====== RECORD LIST

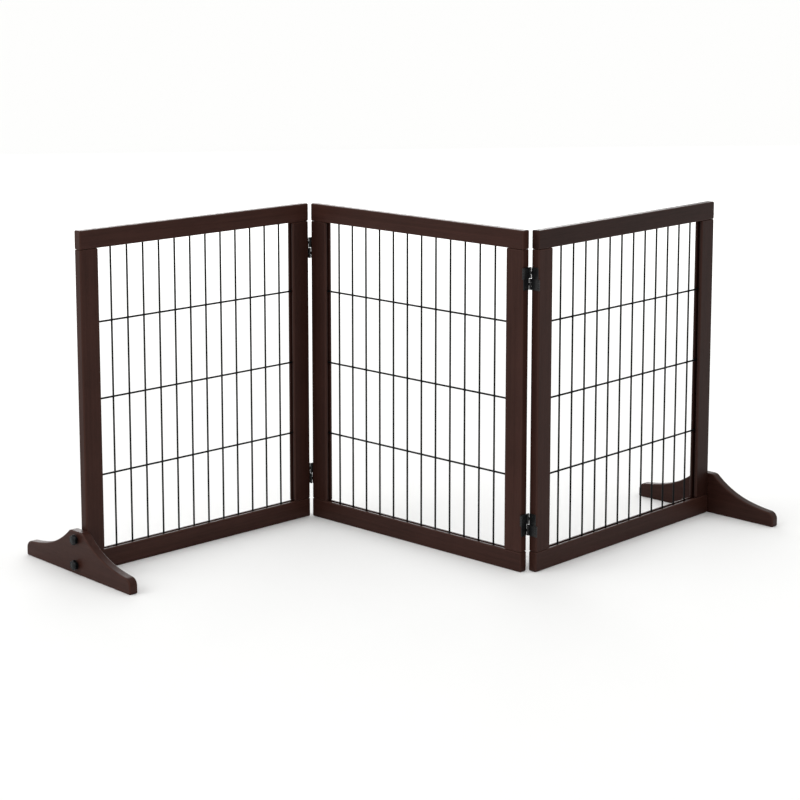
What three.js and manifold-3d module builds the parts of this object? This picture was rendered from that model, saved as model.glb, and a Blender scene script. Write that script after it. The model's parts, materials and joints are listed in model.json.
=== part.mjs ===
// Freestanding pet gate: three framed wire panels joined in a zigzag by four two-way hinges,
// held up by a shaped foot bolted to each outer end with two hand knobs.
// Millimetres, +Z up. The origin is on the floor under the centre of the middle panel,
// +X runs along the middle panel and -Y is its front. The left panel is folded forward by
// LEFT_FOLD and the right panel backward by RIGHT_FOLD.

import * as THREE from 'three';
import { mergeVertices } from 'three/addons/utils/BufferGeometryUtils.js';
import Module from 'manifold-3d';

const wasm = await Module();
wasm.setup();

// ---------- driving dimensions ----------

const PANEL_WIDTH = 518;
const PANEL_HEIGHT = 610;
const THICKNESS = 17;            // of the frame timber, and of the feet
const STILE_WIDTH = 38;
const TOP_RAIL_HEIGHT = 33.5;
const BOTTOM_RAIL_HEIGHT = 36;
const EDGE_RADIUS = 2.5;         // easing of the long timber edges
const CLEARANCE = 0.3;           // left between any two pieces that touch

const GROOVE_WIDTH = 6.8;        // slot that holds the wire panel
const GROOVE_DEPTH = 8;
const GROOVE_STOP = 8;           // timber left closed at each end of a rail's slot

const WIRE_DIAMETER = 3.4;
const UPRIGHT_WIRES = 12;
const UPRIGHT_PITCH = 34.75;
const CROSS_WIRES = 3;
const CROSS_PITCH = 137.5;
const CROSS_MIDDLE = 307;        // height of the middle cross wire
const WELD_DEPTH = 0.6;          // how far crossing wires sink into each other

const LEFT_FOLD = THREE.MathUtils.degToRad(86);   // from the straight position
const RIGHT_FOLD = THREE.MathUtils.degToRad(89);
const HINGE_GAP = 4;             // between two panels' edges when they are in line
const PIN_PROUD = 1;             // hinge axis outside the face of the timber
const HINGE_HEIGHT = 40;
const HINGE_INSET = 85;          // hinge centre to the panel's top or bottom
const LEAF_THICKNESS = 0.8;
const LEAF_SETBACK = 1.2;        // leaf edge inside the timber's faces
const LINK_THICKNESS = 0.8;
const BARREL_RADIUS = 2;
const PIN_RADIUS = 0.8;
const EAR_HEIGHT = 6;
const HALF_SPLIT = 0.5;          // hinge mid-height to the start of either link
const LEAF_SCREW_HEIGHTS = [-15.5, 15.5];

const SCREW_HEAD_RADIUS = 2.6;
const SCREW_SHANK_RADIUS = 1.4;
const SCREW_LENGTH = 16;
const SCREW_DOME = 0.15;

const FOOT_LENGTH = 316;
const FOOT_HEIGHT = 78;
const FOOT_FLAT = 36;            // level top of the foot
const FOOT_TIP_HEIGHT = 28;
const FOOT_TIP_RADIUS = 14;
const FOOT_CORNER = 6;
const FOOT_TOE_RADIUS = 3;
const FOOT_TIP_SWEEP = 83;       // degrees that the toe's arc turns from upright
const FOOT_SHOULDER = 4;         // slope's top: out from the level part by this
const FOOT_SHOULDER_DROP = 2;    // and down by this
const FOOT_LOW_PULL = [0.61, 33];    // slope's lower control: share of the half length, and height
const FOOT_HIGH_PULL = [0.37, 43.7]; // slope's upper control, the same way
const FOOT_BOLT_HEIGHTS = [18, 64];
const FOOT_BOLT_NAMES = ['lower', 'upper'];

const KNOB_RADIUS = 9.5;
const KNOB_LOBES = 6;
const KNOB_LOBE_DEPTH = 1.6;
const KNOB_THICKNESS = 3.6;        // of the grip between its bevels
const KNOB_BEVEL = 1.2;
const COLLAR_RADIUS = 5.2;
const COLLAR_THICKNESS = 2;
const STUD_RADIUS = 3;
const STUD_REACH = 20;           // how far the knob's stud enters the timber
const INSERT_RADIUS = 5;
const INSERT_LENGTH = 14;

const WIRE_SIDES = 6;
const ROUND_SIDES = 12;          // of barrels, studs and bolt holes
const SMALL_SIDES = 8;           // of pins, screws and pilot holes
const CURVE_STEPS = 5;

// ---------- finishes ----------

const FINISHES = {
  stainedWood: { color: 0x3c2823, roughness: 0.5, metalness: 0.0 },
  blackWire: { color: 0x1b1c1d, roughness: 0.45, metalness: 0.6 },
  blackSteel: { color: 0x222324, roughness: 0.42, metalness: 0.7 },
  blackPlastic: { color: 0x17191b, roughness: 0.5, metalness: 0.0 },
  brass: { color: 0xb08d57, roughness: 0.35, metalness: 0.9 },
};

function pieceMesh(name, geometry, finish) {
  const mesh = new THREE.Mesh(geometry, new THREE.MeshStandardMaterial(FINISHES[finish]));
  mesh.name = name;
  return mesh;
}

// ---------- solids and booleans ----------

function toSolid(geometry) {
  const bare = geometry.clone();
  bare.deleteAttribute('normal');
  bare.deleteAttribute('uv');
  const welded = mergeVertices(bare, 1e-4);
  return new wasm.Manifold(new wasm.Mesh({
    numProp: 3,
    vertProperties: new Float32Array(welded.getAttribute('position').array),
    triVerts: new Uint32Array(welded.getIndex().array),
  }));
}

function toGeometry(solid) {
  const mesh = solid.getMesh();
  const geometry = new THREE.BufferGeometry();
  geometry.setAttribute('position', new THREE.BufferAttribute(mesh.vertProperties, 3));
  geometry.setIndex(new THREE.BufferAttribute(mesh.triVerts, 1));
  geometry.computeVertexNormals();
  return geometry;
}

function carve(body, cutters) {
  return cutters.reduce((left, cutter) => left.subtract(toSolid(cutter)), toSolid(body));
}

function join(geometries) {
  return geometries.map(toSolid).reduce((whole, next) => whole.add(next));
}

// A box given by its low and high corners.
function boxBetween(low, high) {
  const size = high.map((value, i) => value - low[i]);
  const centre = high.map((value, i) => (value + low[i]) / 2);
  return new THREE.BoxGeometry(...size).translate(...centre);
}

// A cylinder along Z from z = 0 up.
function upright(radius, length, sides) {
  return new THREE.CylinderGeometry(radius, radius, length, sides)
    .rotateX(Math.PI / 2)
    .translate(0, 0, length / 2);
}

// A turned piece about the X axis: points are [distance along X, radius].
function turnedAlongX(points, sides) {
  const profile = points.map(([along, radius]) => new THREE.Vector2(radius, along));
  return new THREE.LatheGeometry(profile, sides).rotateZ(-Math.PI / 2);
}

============
====== RECORD LIST

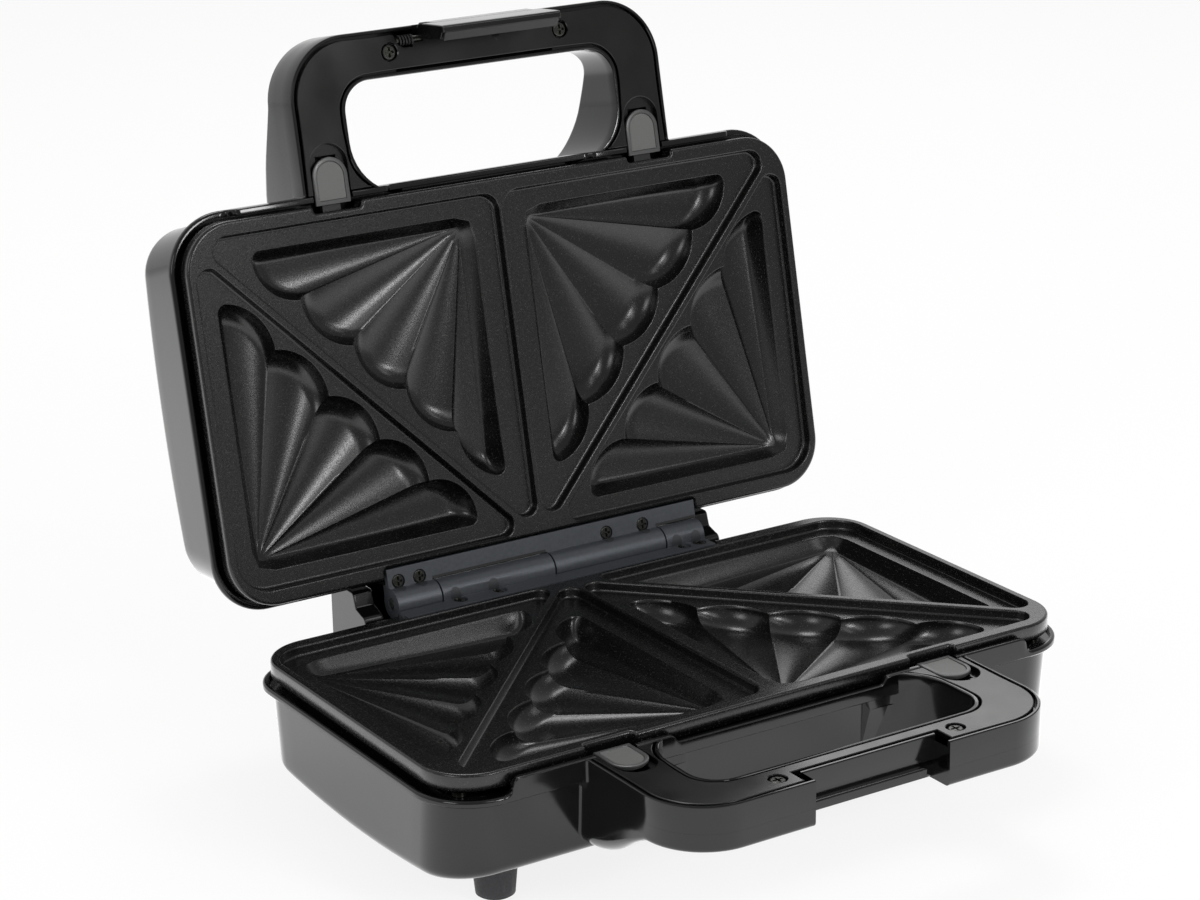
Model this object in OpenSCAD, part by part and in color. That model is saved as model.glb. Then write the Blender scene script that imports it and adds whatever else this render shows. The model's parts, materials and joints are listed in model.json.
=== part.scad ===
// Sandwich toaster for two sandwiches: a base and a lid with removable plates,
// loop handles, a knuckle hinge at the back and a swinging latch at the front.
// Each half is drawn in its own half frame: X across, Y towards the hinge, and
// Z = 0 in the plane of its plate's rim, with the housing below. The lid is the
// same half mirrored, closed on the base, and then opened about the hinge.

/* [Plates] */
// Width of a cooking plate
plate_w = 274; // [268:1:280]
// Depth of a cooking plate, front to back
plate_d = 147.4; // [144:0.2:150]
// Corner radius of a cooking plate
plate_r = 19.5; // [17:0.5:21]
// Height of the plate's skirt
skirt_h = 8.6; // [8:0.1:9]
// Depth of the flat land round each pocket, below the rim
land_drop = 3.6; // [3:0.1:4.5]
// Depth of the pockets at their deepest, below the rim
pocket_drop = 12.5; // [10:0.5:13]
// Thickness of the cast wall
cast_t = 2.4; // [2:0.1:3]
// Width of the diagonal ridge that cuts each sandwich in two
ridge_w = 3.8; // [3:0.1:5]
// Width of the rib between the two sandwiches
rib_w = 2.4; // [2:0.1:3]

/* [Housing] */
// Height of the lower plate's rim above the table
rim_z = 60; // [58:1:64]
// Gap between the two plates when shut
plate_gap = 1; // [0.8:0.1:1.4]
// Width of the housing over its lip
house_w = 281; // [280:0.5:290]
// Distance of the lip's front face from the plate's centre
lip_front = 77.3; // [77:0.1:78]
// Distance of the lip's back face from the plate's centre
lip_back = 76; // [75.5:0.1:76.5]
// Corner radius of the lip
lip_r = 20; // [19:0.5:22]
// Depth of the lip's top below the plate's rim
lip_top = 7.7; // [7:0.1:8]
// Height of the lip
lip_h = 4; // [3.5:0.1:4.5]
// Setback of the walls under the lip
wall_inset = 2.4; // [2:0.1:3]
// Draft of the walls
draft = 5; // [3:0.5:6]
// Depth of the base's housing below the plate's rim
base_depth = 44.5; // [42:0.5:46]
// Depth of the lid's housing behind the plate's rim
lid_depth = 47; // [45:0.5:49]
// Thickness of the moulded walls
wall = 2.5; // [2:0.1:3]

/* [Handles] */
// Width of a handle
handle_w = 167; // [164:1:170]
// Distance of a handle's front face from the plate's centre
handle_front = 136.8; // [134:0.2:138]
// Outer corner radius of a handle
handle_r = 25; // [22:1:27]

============

■ DIRECTIONS:
Quote word for word every line from the one that has "Model this object" through the one that has "rib_w = 2.4; // [2:0.1:3]".

■ RESPONSE BELOW:
Model this object in OpenSCAD, part by part and in color. That model is saved as model.glb. Then write the Blender scene script that imports it and adds whatever else this render shows. The model's parts, materials and joints are listed in model.json.
=== part.scad ===
// Sandwich toaster for two sandwiches: a base and a lid with removable plates,
// loop handles, a knuckle hinge at the back and a swinging latch at the front.
// Each half is drawn in its own half frame: X across, Y towards the hinge, and
// Z = 0 in the plane of its plate's rim, with the housing below. The lid is the
// same half mirrored, closed on the base, and then opened about the hinge.

/* [Plates] */
// Width of a cooking plate
plate_w = 274; // [268:1:280]
// Depth of a cooking plate, front to back
plate_d = 147.4; // [144:0.2:150]
// Corner radius of a cooking plate
plate_r = 19.5; // [17:0.5:21]
// Height of the plate's skirt
skirt_h = 8.6; // [8:0.1:9]
// Depth of the flat land round each pocket, below the rim
land_drop = 3.6; // [3:0.1:4.5]
// Depth of the pockets at their deepest, below the rim
pocket_drop = 12.5; // [10:0.5:13]
// Thickness of the cast wall
cast_t = 2.4; // [2:0.1:3]
// Width of the diagonal ridge that cuts each sandwich in two
ridge_w = 3.8; // [3:0.1:5]
// Width of the rib between the two sandwiches
rib_w = 2.4; // [2:0.1:3]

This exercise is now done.